- Born: 26 March 1878 Brighton
- Died: 4 April 1971 (aged 93) Lewes
- Education: Haileybury College
- Alma mater: Pembroke College, Cambridge
- Occupations: Economic historian, editor
- Known for: English local history
- Spouse: Maud Russell

= Louis Francis Salzman =

British economic historian

Louis Francis Salzman (26 March 1878 – 4 April 1971) was a British economic historian who specialised in the medieval period.

== Life and career ==
He was born in Brighton in 1878, the son of Dr. F. W. Salzmann, and educated at Haileybury College and Pembroke College, Cambridge. He studied natural sciences, aiming to make a career in medicine; however, after inheriting a small private income, he gave this up to work in history.

He married Maud Russell in 1904, and had three sons and two daughters. He did not serve in the First World War, through ill-health; he taught at St George's School, Harpenden from 1916 to 1918. In 1918 he moved to Cambridge, and there tutored students. In 1934, his marriage to Maud was dissolved, and he moved to London, shortly thereafter moving to Lewes in Sussex, where he lived to his death.

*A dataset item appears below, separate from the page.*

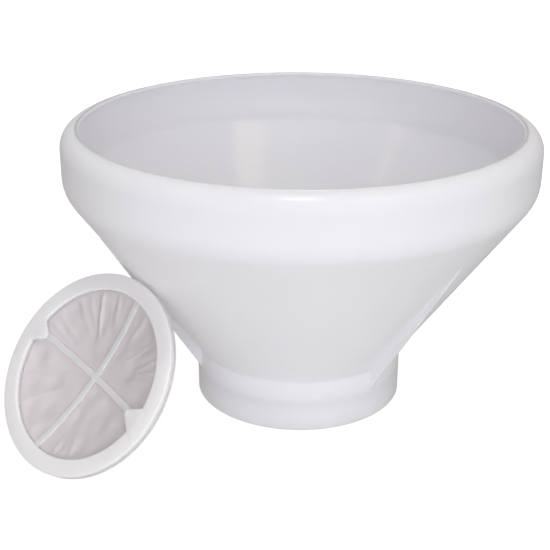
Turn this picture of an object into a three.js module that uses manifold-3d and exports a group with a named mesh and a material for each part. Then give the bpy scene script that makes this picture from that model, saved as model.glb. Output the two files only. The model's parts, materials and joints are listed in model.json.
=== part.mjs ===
// Double sieve strainer for honey: a wide plastic funnel whose outlet collar carries two round sieves.
// The fine sieve sits on the ledge inside the collar. The coarse sieve is lifted out and leans outside.
// Millimetres, +Z up. The origin is on the funnel's axis, in the plane that the collar stands on.
// An azimuth of 0 is the front, -Y, and it grows towards +X.

import * as THREE from 'three';
import { mergeVertices } from 'three/addons/utils/BufferGeometryUtils.js';
import Module from 'manifold-3d';

const wasm = await Module();
wasm.setup();

// Funnel
const rimRadius = 150; // outside of the upright rim band
const funnelHeight = 183.5;
const bandBottom = 148.5; // height where the band's and the cone's sides would meet
const bandBlend = 21; // outside radius that joins the band to the cone
const lipRadius = 11; // outside radius of the lip, which turns inwards
const lipReach = 12; // from the rim's outside to the lip's free edge
const wall = 2.5;
const collarRadius = 68;
const collarHeight = 34;
const boreRadius = 64.3; // inside the collar, which is thicker than the cone
const footRound = 0.8;

// Ledge inside the collar
const ledgeTop = 16;
const ledgeEdge = 3; // height of its inner edge
const ledgeRoot = 9; // height where its sloping underside meets the collar
const ledgeRadius = 56;

// Fins outside the cone
const finAzimuths = [45, 167.5, -70];
const finTop = 119.5;
const finTopDepth = 1.1; // how far the fin stands out of the cone at its top
const finBottom = 20; // where its straight outer edge runs into the collar
const finThickness = 2.2;

// Sieves, in a frame with its origin at the middle of the clamp ring's top face
const sieveRadius = 63;
const sieveOpening = 52.6; // inside radius of both rings
const clampHeight = 3.8;
const frameHeight = 1.2;
const gap = 0.3; // running gap between pieces
const clothRadius = 58.6;
const clothHeight = 0.5;
const dishRadius = 52;
const dishDepth = 8.4;
const ribWidth = 4.2;
const upperRibHeight = 0.9; // the clamp ring's cross, on top of the cloth
const lowerRibHeight = 2; // the frame's cross, under the cloth
const lugWidth = 17.4; // at the ring, from where a lug narrows to its tip
const lugTipWidth = 1.8;
const lugTipRadius = 42.8;
const lugHeight = 1.4;
const sieveHeight = clampHeight + gap + frameHeight;

// Where the coarse sieve leans: its lower edge stands on the table, its back rests on the cone
const leanAzimuth = -53.7;
const leanDistance = 158.5;
const leanHeading = -37.9; // azimuth that its top face looks to
const leanTilt = 52; // of its face from level
const leanSpin = -14.6; // turn of the lugs in its own plane

const funnelFacets = 64;
const sieveFacets = 48;

const funnelPlastic = new THREE.MeshStandardMaterial({
  color: 0xe3e3ea, roughness: 0.38, metalness: 0,
});
const sievePlastic = new THREE.MeshStandardMaterial({
  color: 0xececea, roughness: 0.42, metalness: 0,
});
const nylonCloth = new THREE.MeshStandardMaterial({
  color: 0xcdc8ca, roughness: 0.75, metalness: 0,
});

const toRadians = THREE.MathUtils.degToRad;

// The points of a closed outline. Each corner is [x, y] or [x, y, radius of the arc that rounds it].
function outline(corners, steps = 4) {
  const points = [];
  corners.forEach(([x, y, radius = 0], index) => {
    const corner = new THREE.Vector2(x, y);
    if (radius === 0) {
      points.push(corner);
      return;
    }
    const last = corners[(index + corners.length - 1) % corners.length];
    const next = corners[(index + 1) % corners.length];
    const towardsLast = new THREE.Vector2(last[0] - x, last[1] - y).normalize();
    const towardsNext = new THREE.Vector2(next[0] - x, next[1] - y).normalize();
    const half = Math.acos(towardsLast.dot(towardsNext)) / 2;
    const inward = towardsLast.clone().add(towardsNext).normalize();
    const centre = corner.clone().addScaledVector(inward, radius / Math.sin(half));
    const start = corner.clone().addScaledVector(towardsLast, radius / Math.tan(half)).sub(centre);
    const end = corner.clone().addScaledVector(towardsNext, radius / Math.tan(half)).sub(centre);
    const turn = Math.atan2(start.cross(end), start.dot(end));
    for (let step = 0; step <= steps; step += 1) {
      const spoke = start.clone().rotateAround(new THREE.Vector2(), (turn * step) / steps);
      points.push(centre.clone().add(spoke));
    }
  });
  return points;
}

// A solid from a closed geometry, whichever way round its triangles run.
function solid(source) {
  const bare = source.clone();
  bare.deleteAttribute('normal');
  bare.deleteAttribute('uv');
  const merged = mergeVertices(bare, 1e-4);
  const corners = merged.attributes.position.array;
  const faces = Array.from(merged.index.array);
  const point = (index) => new THREE.Vector3().fromArray(corners, 3 * index);
  let volume = 0;
  for (let face = 0; face < faces.length; face += 3) {
    const [a, b, c] = faces.slice(face, face + 3).map(point);
    volume += a.dot(b.cross(c));
  }
  const triVerts = new Uint32Array(volume < 0 ? faces.reverse() : faces);
  const vertProperties = new Float32Array(corners);
  return new wasm.Manifold(new wasm.Mesh({ numProp: 3, vertProperties, triVerts }));
}

function named(name, body, material) {
  const { vertProperties, triVerts } = body.getMesh();
  const geometry = new THREE.BufferGeometry();
  geometry.setAttribute('position', new THREE.BufferAttribute(vertProperties, 3));
  geometry.setIndex(new THREE.BufferAttribute(triVerts, 1));
  geometry.computeVertexNormals();
  const mesh = new THREE.Mesh(geometry, material);
  mesh.name = name;
  return mesh;
}

// A ring or dish turned about Z. The outline's x is the radius and its y the height.
// An outline that closes on itself repeats its first point; one that starts on the axis ends on it.
function turned(points, facets) {
  const onAxis = points[0].x === 0;
  const profile = onAxis ? points : [...points, points[0].clone()];
  return solid(new THREE.LatheGeometry(profile, facets).rotateX(Math.PI / 2));
}

// A plate whose outline stands in the plane of `azimuth` and the axis, centred on that plane.
function uprightPlate(points, thickness, azimuth) {
  const plate = new THREE.ExtrudeGeometry(new THREE.Shape(points), {
    depth: thickness, bevelEnabled: false,
  });
  plate.translate(0, 0, -thickness / 2);
  plate.rotateX(Math.PI / 2);
  plate.rotateZ(toRadians(azimuth - 90));
  return solid(plate);
}

// Radius of the cone's outside at a height. Its inside runs `wall` away, square to the surface.
const coneSlope = (rimRadius - collarRadius) / (bandBottom - collarHeight);
const wallAcross = wall * Math.hypot(1, coneSlope);
const coneRadius = (height) => collarRadius + coneSlope * (height - collarHeight);
const coneInsideHeight = (radius) => collarHeight + (radius + wallAcross - collarRadius) / coneSlope;

function funnelBody() {
  const lipEdge = rimRadius - lipReach;
  const bandInside = rimRadius - wall;
  const lipRound = 0.45 * wall;
  const shell = turned(outline([
    [boreRadius, 0, 0.5],
    [collarRadius, 0, footRound],
    [collarRadius, collarHeight, 3],
    [rimRadius, bandBottom, bandBlend],
    [rimRadius, funnelHeight, lipRadius],
    [lipEdge, funnelHeight, lipRound],
    [lipEdge, funnelHeight - wall, lipRound],
    [bandInside, funnelHeight - wall, lipRadius - wall],
    [bandInside, coneInsideHeight(bandInside), bandBlend - wall],
    [boreRadius, coneInsideHeight(boreRadius), 2],
    [boreRadius, ledgeTop],
    [ledgeRadius, ledgeTop, 0.6],
    [ledgeRadius, ledgeTop - ledgeEdge, 0.6],
    [boreRadius, ledgeRoot],
  ], 2), funnelFacets);
  const inWall = wall / 2;
  const finOutline = [
    [collarRadius - inWall, finBottom],
    [coneRadius(finTop) + finTopDepth, finTop],
    [coneRadius(finTop) - inWall, finTop],
    [collarRadius - inWall, collarHeight],
  ].map(([radius, height]) => new THREE.Vector2(radius, height));
  const fins = finAzimuths.map((azimuth) => uprightPlate(finOutline, finThickness, azimuth));
  return fins.reduce((body, fin) => body.add(fin), shell);
}

// Depth of the dished cloth and ribs below their rims, at a radius.
const dishAt = (radius) => dishDepth * Math.max(0, 1 - (radius / dishRadius) ** 2);
const dishSteps = [0, 12, 23, 33, 42, dishRadius];

// Two crossed ribs that follow the dish. They are `height` deep, and at the rim their top is at `top`.
function dishedCross(top, height) {
  const half = dishSteps.map((radius) => [radius, top - dishAt(radius)]);
  half.push([sieveOpening + 1.5, top]);
  const across = [...half.slice(1).reverse().map(([x, y]) => [-x, y]), ...half];
  const upper = across.map(([x, y]) => new THREE.Vector2(x, y));
  const lower = across.map(([x, y]) => new THREE.Vector2(x, y - height)).reverse();
  lower[0].y = top - Math.min(height, frameHeight);
  lower[lower.length - 1].y = lower[0].y;
  return [90, 0].map((azimuth) => uprightPlate([...upper, ...lower], ribWidth, azimuth));
}

// A level plate that narrows from the ring to its tip, on the side that `side` gives.
function lug(side) {
  const rootRadius = sieveOpening + 1.5;
  const corners = [
    [lugTipRadius, -lugTipWidth / 2],
    [rootRadius, -lugWidth / 2],
    [rootRadius, lugWidth / 2],
    [lugTipRadius, lugTipWidth / 2],
  ].map(([x, y]) => new THREE.Vector2(side * x, y));
  const plate = new THREE.ExtrudeGeometry(new THREE.Shape(corners), {
    depth: lugHeight, bevelEnabled: false,
  });
  return solid(plate.translate(0, 0, -lugHeight));
}

function clampRing() {
  const roof = -clampHeight + clothHeight + gap; // top of the recess that takes the cloth's edge
  const recess = clothRadius + gap;
  const ring = turned(outline([
    [sieveOpening, roof],
    [recess, roof],
    [recess, -clampHeight],
    [sieveRadius, -clampHeight],
    [sieveRadius, 0, 0.7],
    [sieveOpening, 0, 0.4],
  ], 2), sieveFacets);
  const cross = dishedCross(roof + upperRibHeight, upperRibHeight);
  return [...cross, lug(-1), lug(1)].reduce((body, part) => body.add(part), ring);
}

function cloth() {
  const under = dishSteps.map((radius) => new THREE.Vector2(radius, -clampHeight - dishAt(radius)));
  const over = under.map(({ x, y }) => new THREE.Vector2(x, y + clothHeight)).reverse();
  const edge = [
    new THREE.Vector2(clothRadius, -clampHeight),
    new THREE.Vector2(clothRadius, -clampHeight + clothHeight),
  ];
  return turned([...under, ...edge, ...over], sieveFacets);
}

function crossFrame() {
  const top = -clampHeight - gap;
  const ring = turned(outline([
    [sieveOpening, -sieveHeight],
    [sieveRadius, -sieveHeight, 0.5],
    [sieveRadius, top],
    [sieveOpening, top],
  ], 2), sieveFacets);
  return dishedCross(top, lowerRibHeight).reduce((body, rib) => body.add(rib), ring);
}

function sieve(name) {
  const group = new THREE.Group();
  group.add(
    named(`${name}_clamp_ring`, clampRing(), sievePlastic),
    named(`${name}_cloth`, cloth(), nylonCloth),
    named(`${name}_cross_frame`, crossFrame(), sievePlastic),
  );
  return group;
}

const strainer = new THREE.Group();
strainer.add(named('funnel', funnelBody(), funnelPlastic));

const fineSieve = sieve('fine');
fineSieve.position.z = ledgeTop + gap + sieveHeight;
strainer.add(fineSieve);

const coarseSieve = sieve('coarse');
coarseSieve.rotation.z = toRadians(leanSpin);
const lean = new THREE.Group();
const tilt = toRadians(leanTilt);
lean.position.set(
  leanDistance * Math.sin(toRadians(leanAzimuth)),
  -leanDistance * Math.cos(toRadians(leanAzimuth)),
  sieveRadius * Math.sin(tilt) + sieveHeight * Math.cos(tilt),
);
lean.rotation.set(tilt, 0, toRadians(leanHeading), 'ZYX');
lean.add(coarseSieve);
strainer.add(lean);

export default strainer;
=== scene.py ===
import json
import math
import random

import bmesh
import bpy
from bpy.props import FloatProperty, FloatVectorProperty, IntProperty, PointerProperty
from mathutils import Matrix, Vector


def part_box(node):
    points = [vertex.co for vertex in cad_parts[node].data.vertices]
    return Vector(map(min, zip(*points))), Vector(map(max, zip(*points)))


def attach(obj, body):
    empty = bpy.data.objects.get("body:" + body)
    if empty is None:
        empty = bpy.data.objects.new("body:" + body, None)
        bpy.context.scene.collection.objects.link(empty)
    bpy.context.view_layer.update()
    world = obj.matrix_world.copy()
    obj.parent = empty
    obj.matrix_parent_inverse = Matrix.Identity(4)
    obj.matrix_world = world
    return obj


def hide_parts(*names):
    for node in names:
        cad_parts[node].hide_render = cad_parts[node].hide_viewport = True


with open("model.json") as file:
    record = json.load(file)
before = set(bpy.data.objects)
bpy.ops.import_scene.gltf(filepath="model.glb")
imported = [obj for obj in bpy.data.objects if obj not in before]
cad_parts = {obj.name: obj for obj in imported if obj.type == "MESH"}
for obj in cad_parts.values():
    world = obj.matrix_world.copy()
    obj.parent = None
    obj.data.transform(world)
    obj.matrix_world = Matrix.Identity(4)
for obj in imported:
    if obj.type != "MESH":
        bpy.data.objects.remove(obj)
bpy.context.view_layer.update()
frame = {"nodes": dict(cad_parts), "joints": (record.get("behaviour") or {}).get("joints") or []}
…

His first book, The History of the Parish of Hailsham, was published in 1901. He then began his work in economic history, writing on Sussex industries for the Victoria County History. In 1913 he published English Industries of the Middle Ages, and in 1931 English Trade in the Middle Ages. The building industry had been omitted from English Industries, though it was touched on in an enlarged edition ten years later, and in 1952 he produced A Documentary History of Building in England Down to 1540, a comprehensive study of both the practical and organisational aspects of the industry. In 1934 Salzman succeeded W. H. Page as general editor of the Victoria County History. He held the post until 1949, overseeing the production of fifteen volumes, covering Oxfordshire and Warwickshire as well as Sussex, and was succeeded by Ralph Pugh.

Salzman's other academic works included biographies of Henry II (1914) and Edward I (1968), as well as the general studies English Life in the Middle Ages (1926), England in Tudor Times (1926), and A Survey of English History (1930). He wrote a pair of popular collections – Medieval Byways (1913) and More Medieval Byways (1926) – of short essays on individual topics, "cookery" or "memories", built around extracts from contemporary records and providing an insight into medieval life seen from an unusual angle. In 1926 he published a play, The Girdle of Venus.

In 1909 he became the honorary editor of the Sussex Archaeological Collections, the Sussex Archaeological Society's annual journal; he held the post for the next fifty years and was the first professional archaeologist or historian to edit the journal. He was president of the society from 1954 to 1956, and published a history of it in 1946. In 1955, he was appointed as a Commander of The Most Excellent Order of the British Empire, and in 1965 awarded an honorary doctorate by the University of Sussex.